Obtain a Certificate of Compliance or SR-22 termination letter from your state DMV. This document proves the filing period ended and your license is in good standing. Most DMVs provide this online through their driver portal, typically within 5–10 business days of the filing end date. Carriers require this document to remove the SR-22 surcharge and reclassify your policy. Request a current MVR from your state DMV or a third-party vendor. The MVR shows the violation that triggered the SR-22, the filing start and end dates, and any additional violations during the filing period. Carriers use this to confirm you completed the requirement without lapses and to calculate your post-filing rate. MVRs cost $5–$15 depending on state and are valid for 30–60 days. Gather proof of continuous coverage during the SR-22 period. Carriers want to see that you maintained liability limits at or above state minimums with no lapses longer than 24 hours. If you switched carriers during the filing period, provide declarations pages or certificates of insurance from each insurer showing overlapping effective dates.

How Long Until Rates Fully Normalize to Clean-Record Levels

Full rate recovery takes 3–5 years after the violation date, not the SR-22 end date. A DUI remains surchargeable for 3–10 years depending on state, with the surcharge declining annually.

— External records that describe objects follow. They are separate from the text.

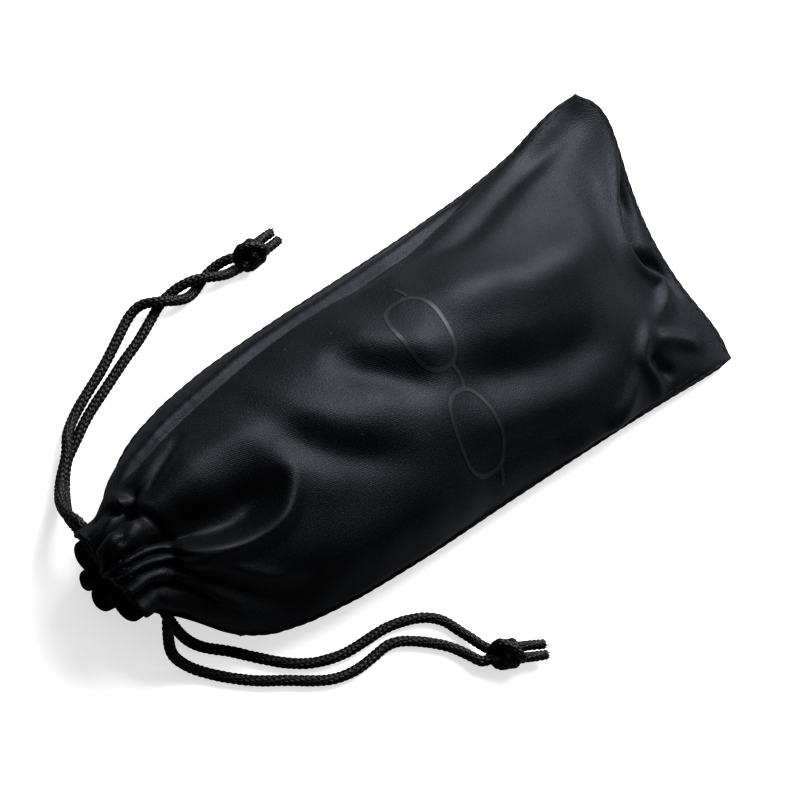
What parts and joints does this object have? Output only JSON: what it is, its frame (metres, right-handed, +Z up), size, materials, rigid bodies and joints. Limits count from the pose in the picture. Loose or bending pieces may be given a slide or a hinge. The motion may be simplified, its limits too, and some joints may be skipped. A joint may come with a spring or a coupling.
{
  "type": "drawstring glasses pouch",
  "caption": "Soft black drawstring pouch for glasses, filled, lying on its back with its mouth pulled shut and its knotted drawstrings trailing on either side.",
  "frame": {"origin": "on the surface that the pouch lies on, under the centre of the cloth's bounding box", "axes": "+X from the gathered mouth to the closed end, +Y towards the pouch's left side, +Z up out of the front panel"},
  "size_m": [0.1955, 0.1347, 0.034],
  "materials": {
    "cloth": "black brushed microfibre satin with a fine twill, soft sheen",
    "cord": "black round braided polyester cord, slightly glossy",
    "thread": "black polyester sewing thread"
  },
  "bodies": {
    "pouch": {"front_panel": "cloth", "back_panel": "cloth", "front_channel_hem": "cloth", "back_channel_hem": "cloth", "left_seam_edge": "thread", "right_seam_edge": "thread", "closed_end_seam_edge": "thread", "left_seam_thread": "thread", "right_seam_thread": "thread", "closed_end_thread": "thread", "front_channel_thread": "thread", "back_channel_thread": "thread", "left_slit_bartack": "thread", "right_slit_bartack": "thread", "left_drawstring_channel_run": "cord", "right_drawstring_channel_run": "cord"},
    "left_drawstring": {"left_drawstring_strand_1": "cord", "left_drawstring_strand_2": "cord", "left_drawstring_knot": "cord", "left_drawstring_cut_end_1": "cord", "left_drawstring_cut_end_2": "cord"},
    "right_drawstring": {"right_drawstring_strand_1": "cord", "right_drawstring_strand_2": "cord", "right_drawstring_knot": "cord", "right_drawstring_cut_end_1": "cord", "right_drawstring_cut_end_2": "cord"}
  },
  "joints": [
    {"name": "left_drawstring_pull", "type": "slide", "parent": "pouch", "child": "left_drawstring", "axis": [0, 1, 0], "range_m": [0, 0.006]},
    {"name": "right_drawstring_pull", "type": "slide", "parent": "pouch", "child": "right_drawstring", "axis": [0, -1, 0], "range_m": [0, 0.006]}
  ]
}
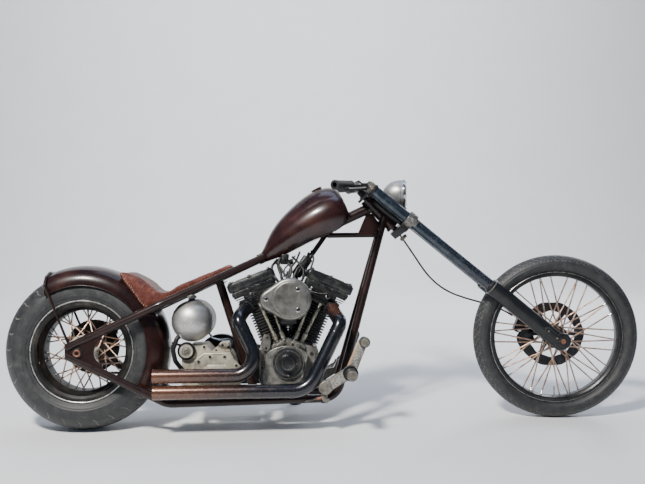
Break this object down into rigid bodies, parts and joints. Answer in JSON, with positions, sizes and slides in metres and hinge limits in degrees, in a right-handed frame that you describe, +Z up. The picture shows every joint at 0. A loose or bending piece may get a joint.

The SR-22 filing itself adds 30–60% to your premium while active, and that portion drops immediately when the requirement ends. The underlying violation surcharge decreases by 10–20% per year as the violation ages. Drivers who complete SR-22 without additional violations typically reach 75% of clean-record rates within 18–24 months of filing removal. Reaching 90% takes 36–48 months. The final 10% depends on the violation falling off your MVR entirely, which occurs 3–10 years after the conviction date depending on state law. Shopping every 6–12 months accelerates recovery. Carriers weight violation age differently, and competitive pressure drives rates down faster than waiting for annual renewals from your existing insurer. Post-SR22 drivers who obtain quotes from five or more carriers annually save 20–35% more over three years compared to drivers who renew automatically.